On those days when your world seems dark and empty because you are a [insert derogatory term here] and no one, not even God, could love you, take heart.

 

As I said at the beginning of this, God is love.  He is the heat that makes the calm waters of life boil over with passion, with joy, and with meaning.  He is the sun, the energy behind all of life.

 

And, above all else, He wants you to know Him.  He wants you to love others and, in doing so, love Him.

 

He wants you to love.

 

So, as you continue down this admittedly long road and discern how to best live your life, realize that the love you feel is holy and good.  And while we may debate what actions are or are not allowed as faithful Christians, we must never think that love, honest, true, and selfless love, is ever wicked. The accident of anatomy cannot make Our Lord a demon.

 

Yes, we may slip-up from time-to-time.  Because of our honesty about who we are and how we feel, we may sin.  But, if my story says anything, it’s my personal belief that loving too deeply, even if a temptation to sin, is better than the alternative.  It is better than denying yourself the ability to love at all.

 

And even if we fail, God is love–He will understand.

 

 

Peace,

 

–AJ


[1] Yes, I said girlfriend.

[2] I use gay, bi, not-straight, and LGBT interchangeably.  Don’t read too much into this–I mainly hate labels.  And, with respect, I don’t think the distinction is that important, really.

[3] To me, debates about the “gender” of God make about as much sense as debating how to count an auburn breeze.  I use He rather than She or (my preferred) It for convenience sake and because I don’t want to ruffle feathers more than necessary. But, again, don’t read too much into it.

  • Ford1968

    “Yet, once I admitted my sexuality to myself, I found myself able to feel things anew: compassion, desire, and, most of all, love for others.”

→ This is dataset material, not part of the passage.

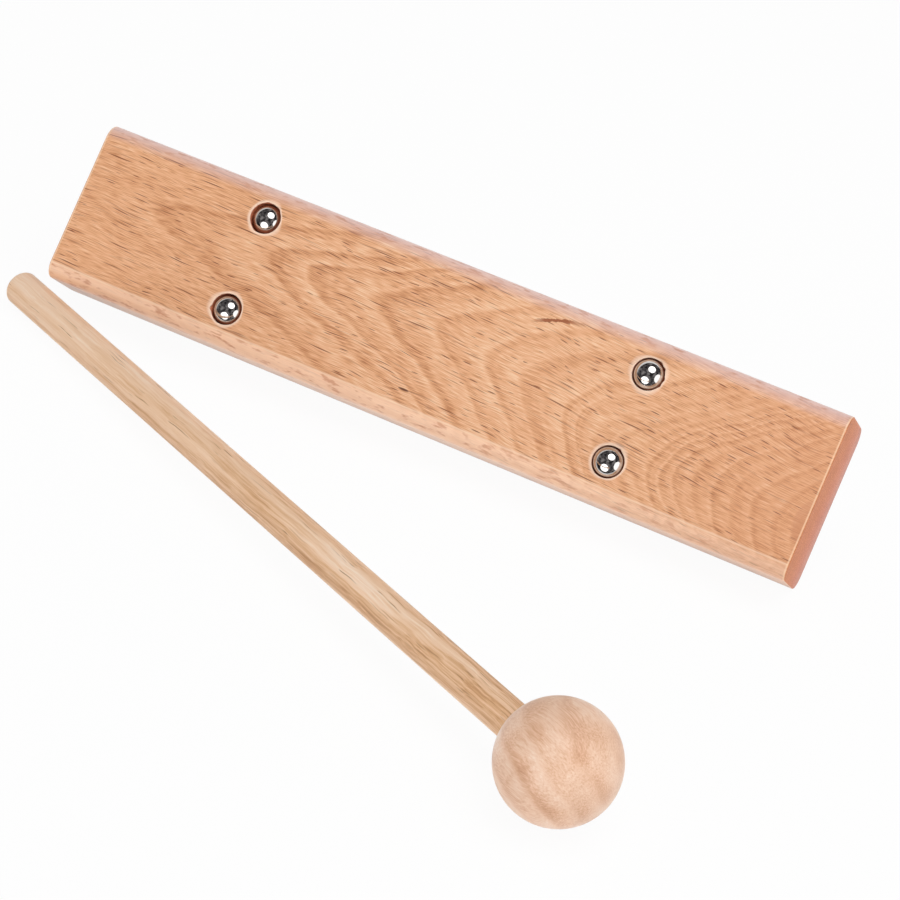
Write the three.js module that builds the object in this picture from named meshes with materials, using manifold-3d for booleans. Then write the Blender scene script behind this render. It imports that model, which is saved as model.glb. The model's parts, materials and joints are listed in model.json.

    Jesus gave us the great commandment to love our neighbors as ourselves. How does that work out when we don’t love ourselves well? Self-loathing and secrecy cause soul crushing isolation. Loving ourselves enough to live authentically creates capacity to love others. I think knowing and being known by others is an essential desire of humanity.

    • registeredrunaway

      completely agree. To be known is to be loved and to be loved is to be known.

  • I see why you were so excited about this letter. Great stuff here. God is love. We are loved. Each and every one of us.

    • registeredrunaway

      Thank you Steph 🙂

  • “Loving too deeply, even if a temptation to sin, is better than the alternative. It is better than denying yourself the ability to love at all.”

    That would be true if romantic love were the only kind of love. And it’s even true that some people, in trying to squash their homosexuality somehow, also end up squashing their ability to have real relationships of any kind with other human beings.

    But that need not happen. I’ll use my own life as an example because it’s the life I know most about. I’m gay, Catholic, and celibate, and I don’t feel that my life is deficient in love. On the contrary, I’m continually amazed by how much love there is in my life, and how much poverty of love I see elsewhere.